# The exercise
Find the line containing "soundboard();" and copy it exactly, along with every line after it up to and including the line containing "bpy.data.objects.remove(obj)". Copy nothing else.
※ ※ ※
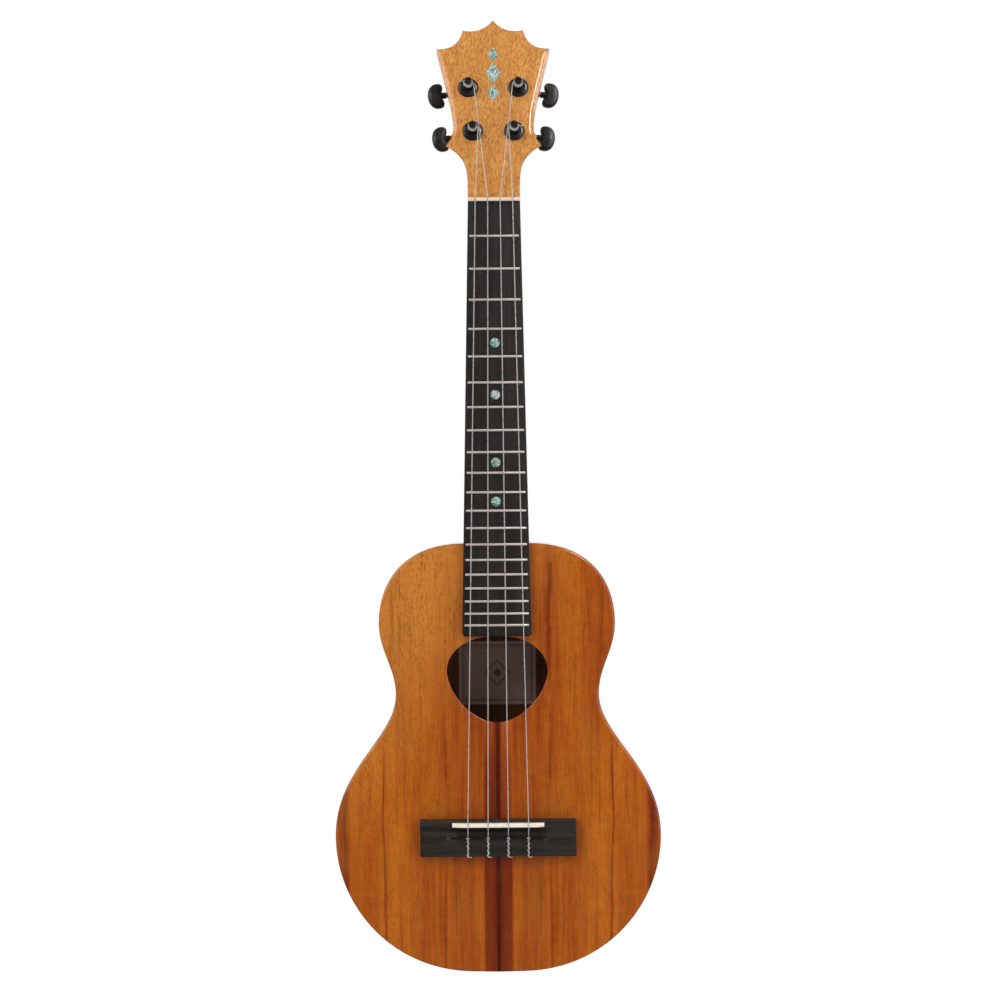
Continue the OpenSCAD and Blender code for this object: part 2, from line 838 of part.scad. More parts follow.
module tuner_screws() {
    color(black_metal) place() for (t = tuners)
        in_tuner(t) translate([0, ear_u, -head_t - case_floor]) {
            cylinder(r = screw_r, h = screw_len);
            translate([0, 0, -1.1]) rotate_extrude() polygon([[0, 0], [1.6, 0], [2.2, 0.5],
                [2.2, 1.1], [0, 1.1]]);
        }
}

soundboard();
back_plate();
side(-1, lower_cuts);  // side_lower_left
side(-1, upper_cuts);  // side_upper_left
side(1, lower_cuts);  // side_lower_right
side(1, upper_cuts);  // side_upper_right
neck_block();
tail_block();
linings();
cross_braces();
fan_braces();
bridge_plate();
back_braces();
label();
neck();
heel_cap();
neck_dowels();
head_faceplate();
head_inlay();
nut();
fretboard();
frets();
position_dots();
side_dots();
bridge();
saddle();
tuner_covers();
tuner_screws();
for (t = tuners) {
    string_line(t);
    housing(t);
    bushing(t);
    worm_shaft(t);
    button(t);
    gear(t);
    post(t);
    winding(t);
}
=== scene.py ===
"""Tenor ukulele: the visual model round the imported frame.

Pieces are drawn in the instrument's own millimetres (x across, y from the tail up the neck, z out
of the soundboard) and stood up in the frame by at(). Names match part.scad.
"""
from math import copysign, cos, hypot, pi, radians, sin, sqrt, tan

import bpy
import bmesh
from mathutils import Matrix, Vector
from mathutils.geometry import tessellate_polygon


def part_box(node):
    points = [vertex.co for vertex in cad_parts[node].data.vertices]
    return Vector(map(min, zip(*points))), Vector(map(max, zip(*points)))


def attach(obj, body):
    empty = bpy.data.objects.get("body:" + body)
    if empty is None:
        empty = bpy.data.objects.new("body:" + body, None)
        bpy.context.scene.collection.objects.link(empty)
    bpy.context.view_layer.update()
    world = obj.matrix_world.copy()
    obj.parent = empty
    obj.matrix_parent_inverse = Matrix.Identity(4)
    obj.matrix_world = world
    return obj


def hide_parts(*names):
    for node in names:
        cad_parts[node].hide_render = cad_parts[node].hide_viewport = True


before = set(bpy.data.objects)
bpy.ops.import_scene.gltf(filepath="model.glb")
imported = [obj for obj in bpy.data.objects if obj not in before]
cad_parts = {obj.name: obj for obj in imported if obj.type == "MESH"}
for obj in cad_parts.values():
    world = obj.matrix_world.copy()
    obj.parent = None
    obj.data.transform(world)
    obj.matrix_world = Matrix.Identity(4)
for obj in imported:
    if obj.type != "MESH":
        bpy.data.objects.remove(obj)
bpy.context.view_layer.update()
MM = 0.001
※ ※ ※
# Correct answer
soundboard();
back_plate();
side(-1, lower_cuts);  // side_lower_left
side(-1, upper_cuts);  // side_upper_left
side(1, lower_cuts);  // side_lower_right
side(1, upper_cuts);  // side_upper_right
neck_block();
tail_block();
linings();
cross_braces();
fan_braces();
bridge_plate();
back_braces();
label();
neck();
heel_cap();
neck_dowels();
head_faceplate();
head_inlay();
nut();
fretboard();
frets();
position_dots();
side_dots();
bridge();
saddle();
tuner_covers();
tuner_screws();
for (t = tuners) {
    string_line(t);
    housing(t);
    bushing(t);
    worm_shaft(t);
    button(t);
    gear(t);
    post(t);
    winding(t);
}
=== scene.py ===
"""Tenor ukulele: the visual model round the imported frame.

Pieces are drawn in the instrument's own millimetres (x across, y from the tail up the neck, z out
of the soundboard) and stood up in the frame by at(). Names match part.scad.
"""
from math import copysign, cos, hypot, pi, radians, sin, sqrt, tan

import bpy
import bmesh
from mathutils import Matrix, Vector
from mathutils.geometry import tessellate_polygon


def part_box(node):
    points = [vertex.co for vertex in cad_parts[node].data.vertices]
    return Vector(map(min, zip(*points))), Vector(map(max, zip(*points)))


def attach(obj, body):
    empty = bpy.data.objects.get("body:" + body)
    if empty is None:
        empty = bpy.data.objects.new("body:" + body, None)
        bpy.context.scene.collection.objects.link(empty)
    bpy.context.view_layer.update()
    world = obj.matrix_world.copy()
    obj.parent = empty
    obj.matrix_parent_inverse = Matrix.Identity(4)
    obj.matrix_world = world
    return obj


def hide_parts(*names):
    for node in names:
        cad_parts[node].hide_render = cad_parts[node].hide_viewport = True


before = set(bpy.data.objects)
bpy.ops.import_scene.gltf(filepath="model.glb")
imported = [obj for obj in bpy.data.objects if obj not in before]
cad_parts = {obj.name: obj for obj in imported if obj.type == "MESH"}
for obj in cad_parts.values():
    world = obj.matrix_world.copy()
    obj.parent = None
    obj.data.transform(world)
    obj.matrix_world = Matrix.Identity(4)
for obj in imported:
    if obj.type != "MESH":
        bpy.data.objects.remove(obj)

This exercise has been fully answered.